What we have learned about the NSA was already known, though without names and the degree of specificity. Snowden was not the first NSA leaker or whistleblower, just the most popularized. William Binney tried for years to draw attention to corruption but was ignored.

It's stupid of you to accuse the Shadow Nine fella of being a paranoid and then outing yourself as paranoid by assuming that Shadow Nine and myself are being paid or are on anyone's special interest payroll. Shadow Nine isn't and neither am I, so drop your paranoid bullshit or take it to Alex Jones' Prison Planet, if you dare.

Lastly, what we have learned from Chelsey Manning, Edward Snowden, Julian Assange, William Binney, Sibel Edmonds, Jeremy Scahill, Seymour Hersh and many others has changed nothing.
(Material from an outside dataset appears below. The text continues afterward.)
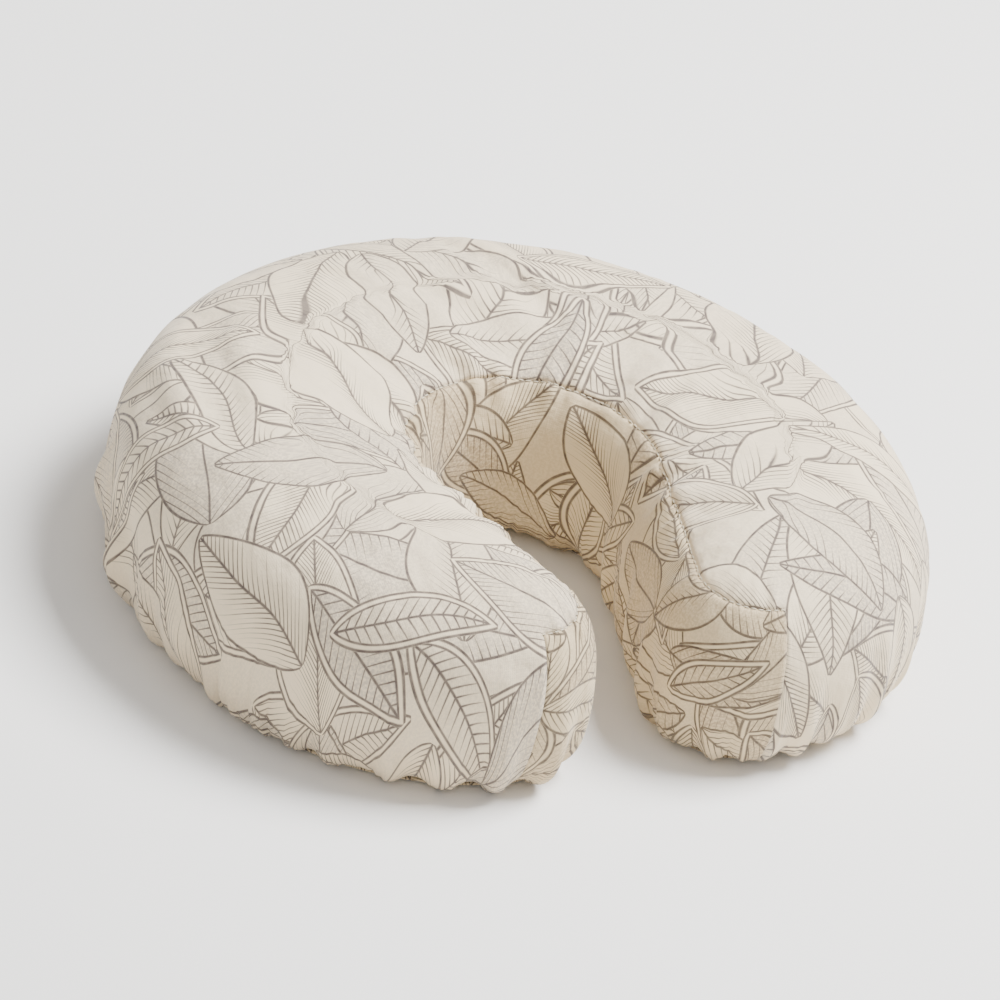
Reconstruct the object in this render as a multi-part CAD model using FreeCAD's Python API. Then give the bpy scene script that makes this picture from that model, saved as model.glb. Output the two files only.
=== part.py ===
"""Face cradle cushion: a crescent foam pad in a sewn vinyl skin, under a fitted cotton cover.

Millimetres, +Z up, the pad lying flat. The crescent is open towards -Y, its forehead end is
at +Y, and X = 0 is its plane of symmetry. The origin is the middle of the footprint, on the
plane of the fastening tape that meets the cradle's platform. Every layer is the same plan
outline, offset inwards or outwards, so that one set of sizes drives all of them.
"""

import FreeCAD
import Part
import math
import os

Vector = FreeCAD.Vector

# Plan of the pad's skin: tangent arcs, and one straight stretch in each arm
FOREHEAD_RADIUS = 152.0  # the round outer edge
SIDE_TURN_DEG = 25.0  # how far below the widest point the forehead arc runs
CHEEK_RADIUS = 100.0  # the tighter arc that closes each arm in
TIP_RADIUS = 32.0  # the round end of each arm
GAP_WIDTH = 34.0  # between the two tips
HOLE_RADIUS = 38.0  # the top of the face hole, about the forehead arc's own centre

# Section of the pad
PAD_HEIGHT = 72.0  # over the skin, from its bottom panel to its crown
SHOULDER_RADIUS = 29.0  # the rounded top edge
UNDER_EDGE_RADIUS = 13.0  # the rounded bottom edge
SKIN = 1.0  # vinyl
COMFORT_FOAM_HEIGHT = 26.0  # the soft upper layer
LAYER_GAP = 0.2  # between one layer or panel and the next

# Loop tape sewn under the pad
TAPE_THICKNESS = 2.5
TAPE_WIDTH = 25.0
TAPE_CORNER = 2.5
FOREHEAD_TAPE_LENGTH = 80.0
SIDE_TAPE_LENGTH = 66.0
TEMPLE_DEG = 34.0  # each tape's place round the forehead arc, from +X
CHEEK_DEG = -20.0
STITCH_INSET = 3.0  # from the tape's edge to its line of stitches
STITCH_GROOVE = 1.1  # how wide and how deep the stitches sink into the pile

# Thread
THREAD = 0.7
THREAD_GAP = 0.1

# Fitted cover
COTTON = 0.6  # one thickness of the cloth
COVER_GAP = 1.2  # the cover stands off the skin by this much
COVER_EDGE = 2.6  # height of the lower edge of the cover's walls
INNER_SEAM_DROP = 12.0  # the seam round the face hole, below the crown
HEM_TOP = 2.4  # height of the upper face of the cloth that turns in under the pad
HEM_REACH = 24.0  # how far it turns in
CASING_WIDTH = 9.4
CASING_BOTTOM = 0.2
CASING_WALL = 0.5
ELASTIC_GAP = 0.2

# Worked out from those
PAD_BOTTOM = TAPE_THICKNESS + LAYER_GAP
PAD_TOP = PAD_BOTTOM + PAD_HEIGHT
TOP_SEAM = PAD_TOP - SHOULDER_RADIUS
BOTTOM_SEAM = PAD_BOTTOM + UNDER_EDGE_RADIUS
FOAM_INSET = SKIN + LAYER_GAP
FOAM_SPLIT = PAD_TOP - FOAM_INSET - COMFORT_FOAM_HEIGHT
COVER_OUTSIDE = COVER_GAP + COTTON
BAND_MIDDLE = (FOREHEAD_RADIUS + HOLE_RADIUS) / 2
FAR = 1000.0  # longer than anything here
UP = math.pi / 2


def polar(centre, radius, angle):
    """The point at that radius and angle round a centre, in the plan."""
    return centre + Vector(radius * math.cos(angle), radius * math.sin(angle), 0)


class Plan:
    """Centres and angles of the crescent's arcs, for its right half."""

    turn = -math.radians(SIDE_TURN_DEG)
    middle = Vector(0, 0, 0)  # of the forehead arc and of the hole
    cheek = polar(middle, FOREHEAD_RADIUS - CHEEK_RADIUS, turn)
    tip_x = GAP_WIDTH / 2 + TIP_RADIUS
    tip_turn = -math.acos((tip_x - cheek.x) / (CHEEK_RADIUS - TIP_RADIUS))
    tip = polar(cheek, CHEEK_RADIUS - TIP_RADIUS, tip_turn)
    # The arm's straight stretch touches the hole's arc on one side and the tip's on the other
    side = math.atan2(tip.y, tip.x) + math.acos((HOLE_RADIUS + TIP_RADIUS) / tip.Length)
    lowest = tip.y - TIP_RADIUS if tip_turn > -UP else cheek.y - CHEEK_RADIUS
    footprint_y = (FOREHEAD_RADIUS + lowest) / 2


def mirrored(point):
    return Vector(-point.x, point.y, point.z)


def arc(centre, radius, start, end):
    """An arc from one angle to another, and its twin in the left half."""
    points = [polar(centre, radius, start + (end - start) * share) for share in (0, 0.5, 1)]
    return [Part.Arc(*[side(p) for p in points]).toShape() for side in (Vector, mirrored)]


def line(start, end):
    """A straight edge, and its twin in the left half."""
    return [Part.LineSegment(side(start), side(end)).toShape() for side in (Vector, mirrored)]


def inner_edges(offset):
    """The edges of the plan from the hole's top, down the arms' inner sides and round their tips."""
    hole = HOLE_RADIUS - offset
    tip = TIP_RADIUS + offset
    on_hole = polar(Plan.middle, hole, Plan.side)
    on_tip = polar(Plan.tip, tip, Plan.side - math.pi)
    return (
        arc(Plan.middle, hole, UP, Plan.side)
        + line(on_hole, on_tip)
        + arc(Plan.tip, tip, Plan.side - math.pi, Plan.tip_turn)
    )


def outer_edges(offset):
    """The edges of the plan from the forehead, round the outside to the arms' tips."""
    forehead = arc(Plan.middle, FOREHEAD_RADIUS + offset, UP, Plan.turn)
    return forehead + arc(Plan.cheek, CHEEK_RADIUS + offset, Plan.turn, Plan.tip_turn)


def wire(edges, height):
    """Those edges as one wire at that height, with the origin in the middle of the footprint."""
    made = Part.Wire(Part.__sortEdges__(edges))
    made.translate(Vector(0, -Plan.footprint_y, height))
    return made


def outline(offset, height):
    return wire(inner_edges(offset) + outer_edges(offset), height)


def slab(offset, low, high):
    """A flat-sided crescent, its plan offset outwards, between two heights."""
    return Part.Face(outline(offset, low)).extrude(Vector(0, 0, high - low))


def rounded(solid, height, radius):
    """The solid with its edges at that height rounded."""
    at = [e for e in solid.Edges if all(abs(v.Z - height) < 1e-6 for v in e.Vertexes)]
    return solid.makeFillet(radius, at)


def pillow(offset):
    """The pad's shape, offset outwards all over: broad round shoulders, a small round below."""
    low = PAD_BOTTOM - offset
    high = PAD_TOP + offset
    solid = rounded(slab(offset, low, high), high, SHOULDER_RADIUS + offset)
    return rounded(solid, low, UNDER_EDGE_RADIUS + offset)


def hood(offset):
    """The cover's shape: round shoulders over walls that drop straight to its lower edge."""
    high = PAD_TOP + offset
    return rounded(slab(offset, COVER_EDGE, high), high, SHOULDER_RADIUS + offset)


def layer(low, high):
    """All the space between two heights."""
    return Part.makeBox(2 * FAR, 2 * FAR, high - low, Vector(-FAR, -FAR, low))


def inner_half():
    """The space over the half of the band that faces the hole, parted at the tips' middles."""
    below = Plan.lowest - HEM_REACH
    corners = [Plan.tip, Vector(Plan.tip.x, below, 0), Vector(-Plan.tip.x, below, 0), mirrored(Plan.tip)]
    edges = arc(Plan.middle, BAND_MIDDLE, UP, Plan.turn)
    edges += line(polar(Plan.middle, BAND_MIDDLE, Plan.turn), Plan.tip)
    edges += [Part.LineSegment(a, b).toShape() for a, b in zip(corners, corners[1:])]
    return Part.Face(wire(edges, -FAR)).extrude(Vector(0, 0, 2 * FAR))


def tube(spine, diameter):
    """A round thread along a wire."""
    start = spine.OrderedEdges[0]
    at = start.valueAt(start.FirstParameter)
    along = start.tangentAt(start.FirstParameter)
    ring = Part.Wire(Part.Circle(at, along, diameter / 2).toShape())
    return spine.makePipeShell([ring], True, True)


def foams():
    core = pillow(-FOAM_INSET)
    half = LAYER_GAP / 2
    return {
        "comfort_foam": core.common(layer(FOAM_SPLIT + half, FAR)),
        "support_foam": core.common(layer(-FAR, FOAM_SPLIT - half)),
    }


def skins():
    """The vinyl panels, parted where the seams run."""
    shell = pillow(0).cut(pillow(-SKIN))
    half = LAYER_GAP / 2
    band = shell.common(layer(BOTTOM_SEAM + half, TOP_SEAM - half))
    return {
        "pad_top_panel": shell.common(layer(TOP_SEAM + half, FAR)),
        "pad_outer_band": band.cut(inner_half()),
        "pad_inner_band": band.common(inner_half()),
        "pad_bottom_panel": shell.common(layer(-FAR, BOTTOM_SEAM - half)),
    }


def pad_threads():
    offset = THREAD_GAP + THREAD / 2
    return {
        "pad_top_seam_thread": tube(outline(offset, TOP_SEAM), THREAD),
        "pad_bottom_seam_thread": tube(outline(offset, BOTTOM_SEAM), THREAD),
    }


def plate(length, inset, height):
    """A piece of the tape's size, inset all round, standing on Z = 0 with its middle over the origin."""
    wide = TAPE_WIDTH - 2 * inset
    long = length - 2 * inset
    box = Part.makeBox(wide, long, height, Vector(-wide / 2, -long / 2, 0))
    return box.makeFillet(TAPE_CORNER, [e for e in box.Edges if e.BoundBox.ZLength > height / 2])


def tape(length, degrees):
    """A straight piece of loop tape under the middle of the band at that angle, and its thread."""
    groove = plate(length, STITCH_INSET - STITCH_GROOVE / 2, STITCH_GROOVE)
    groove = groove.cut(plate(length, STITCH_INSET + STITCH_GROOVE / 2, STITCH_GROOVE))
    strip = plate(length, 0, TAPE_THICKNESS).cut(groove)
    stitched = plate(length, STITCH_INSET, STITCH_GROOVE / 2)
    path = next(face for face in stitched.Faces if face.normalAt(0, 0).z > 0.5).OuterWire
    pieces = [strip, tube(path, THREAD)]
    sag = BAND_MIDDLE - math.sqrt(BAND_MIDDLE**2 - (length / 2) ** 2)
    for piece in pieces:
        piece.translate(Vector(BAND_MIDDLE - sag / 2, 0, 0))
        piece.rotate(Vector(0, 0, 0), Vector(0, 0, 1), degrees)
        piece.translate(Vector(0, -Plan.footprint_y, 0))
    return pieces


def tapes():
    places = {"forehead": (FOREHEAD_TAPE_LENGTH, 90.0)}
    for place, degrees in (("temple", TEMPLE_DEG), ("cheek", CHEEK_DEG)):
        places[f"right_{place}"] = (SIDE_TAPE_LENGTH, degrees)
        places[f"left_{place}"] = (SIDE_TAPE_LENGTH, 180.0 - degrees)
    made = {}
    for place, (length, degrees) in places.items():
        strip, thread = tape(length, degrees)
        made[f"loop_tape_{place}"] = strip
        made[f"loop_tape_thread_{place}"] = thread
    return made


def cover_panels():
    """The printed top panel, which is also the outer wall, and the lining of the hole."""
    shell = hood(COVER_OUTSIDE).cut(hood(COVER_GAP))
    seam = PAD_TOP + COVER_OUTSIDE - INNER_SEAM_DROP
    half = LAYER_GAP / 2
    lining = shell.common(inner_half()).common(layer(-FAR, seam - half))
    cleared = inner_half().common(layer(-FAR, seam + half))
    return {"cover_top_panel": shell.cut(cleared), "cover_inner_panel": lining}


def cover_seam_thread():
    """The thread of the seam between those two, lying on the shoulder."""
    radius = SHOULDER_RADIUS + COVER_OUTSIDE
    lean = math.asin((radius - INNER_SEAM_DROP) / radius)
    lifted = radius + THREAD_GAP + THREAD / 2
    offset = COVER_OUTSIDE - radius + lifted * math.cos(lean)
    height = TOP_SEAM + lifted * math.sin(lean)
    return {"cover_seam_thread": tube(wire(inner_edges(offset), height), THREAD)}


def hem():
    """The cloth that is gathered in under the pad, with its casing, elastic and thread."""
    edge = COVER_OUTSIDE - HEM_REACH
    beyond = edge + CASING_WIDTH
    skirt = slab(COVER_OUTSIDE, HEM_TOP - COTTON, HEM_TOP).cut(slab(edge, -FAR, FAR))
    casing = slab(beyond, CASING_BOTTOM, HEM_TOP).cut(slab(edge, -FAR, FAR))
    room = slab(beyond - CASING_WALL, CASING_BOTTOM + CASING_WALL, HEM_TOP - CASING_WALL)
    room = room.cut(slab(edge + CASING_WALL, -FAR, FAR))
    inset = CASING_WALL + ELASTIC_GAP
    elastic = slab(beyond - inset, CASING_BOTTOM + inset, HEM_TOP - inset)
    elastic = elastic.cut(slab(edge + inset, -FAR, FAR))
    off = THREAD_GAP + THREAD / 2
    return {
        "cover_gathered_hem": skirt.fuse(casing).cut(room).removeSplitter(),
        "cover_elastic": elastic,
        "cover_hem_thread": tube(outline(beyond + off, HEM_TOP - COTTON - off), THREAD),
    }


def build():
    os.makedirs("parts", exist_ok=True)
    for maker in (foams, skins, pad_threads, tapes, cover_panels, cover_seam_thread, hem):
        for name, shape in maker().items():
            if not shape.Solids or not shape.isValid():
                raise RuntimeError(f"{name} has {len(shape.Solids)} solids, valid: {shape.isValid()}")
            Part.makeCompound(shape.Solids).exportStep(f"parts/{name}.step")
            print(f"{name}: {len(shape.Solids)} solid(s), {shape.Volume / 1000:.2f} cm3")
    print(f"footprint's middle is {Plan.footprint_y:.3f} mm from the hole's centre")


build()
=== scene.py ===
"""Looks of the face cradle cushion: a foam pad in sewn vinyl, under a fitted printed cotton cover.

Sizes are in millimetres until a mesh is made, which turns them to metres. +Z is up, +Y is the
forehead end, and the crescent opens towards -Y. The plan is the CAD's own, so that every layer
here is that outline, offset inwards or outwards.
"""

import math
from contextlib import contextmanager

import bmesh
import bpy
import numpy as np
from mathutils import Matrix, Vector
from mathutils.geometry import delaunay_2d_cdt


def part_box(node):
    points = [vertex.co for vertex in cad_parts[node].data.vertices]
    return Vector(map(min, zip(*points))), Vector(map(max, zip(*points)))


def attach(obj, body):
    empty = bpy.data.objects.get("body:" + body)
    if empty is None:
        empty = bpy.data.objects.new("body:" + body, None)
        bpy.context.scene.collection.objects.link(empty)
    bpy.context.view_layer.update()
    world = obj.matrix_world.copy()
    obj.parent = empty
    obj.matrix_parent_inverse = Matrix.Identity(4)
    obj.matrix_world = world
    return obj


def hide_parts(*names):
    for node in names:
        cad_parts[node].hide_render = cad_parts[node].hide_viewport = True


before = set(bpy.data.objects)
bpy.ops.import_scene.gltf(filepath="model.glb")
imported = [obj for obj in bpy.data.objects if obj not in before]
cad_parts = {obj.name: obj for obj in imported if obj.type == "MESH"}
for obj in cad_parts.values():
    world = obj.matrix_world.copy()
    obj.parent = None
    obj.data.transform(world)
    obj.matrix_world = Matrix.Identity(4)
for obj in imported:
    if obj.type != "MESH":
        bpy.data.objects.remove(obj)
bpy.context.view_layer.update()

MM = 0.001
UP = math.pi / 2

# ---------------------------------------------------------------- the plan, as in the CAD

FOREHEAD_RADIUS = 152.0
SIDE_TURN = math.radians(25.0)
CHEEK_RADIUS = 100.0
TIP_RADIUS = 32.0
GAP_WIDTH = 34.0
HOLE_RADIUS = 38.0
COVER_OFF = 1.8  # the cover's outside stands off the vinyl by this much
FOOTPRINT_Y = FOREHEAD_RADIUS + COVER_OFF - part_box("cover_top_panel")[1].y / MM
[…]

NOTHING has changed. Not a damn thing. Their leaks, their spills, their whistleblowing has amounted to no change in public consciousness. It's business as usual.

If you think Hillary Clinton is going to change that, bugger off.

Sincerely,
Josh

Joseph Cannon said...

Josh, YOU bugger off.

First, you don't know the first thing about me. You obviously think that my record on Clinton is different from what it actually has been.

Second, you are just plain lying your fucking ass off when you say that Snowden revealed nothing new. I wrote a number of NSA posts before Snowden, and I was pretty hip to what was going on. We learned a LOT from that treasure trove. What's more, I'm quite sure that guys like Binney and Tice would agree with my previous sentence 100%.

It's clear that you as Shadow Nine, whoever he is, were working together. I dislike being tag teamed. Find another blog, spooky.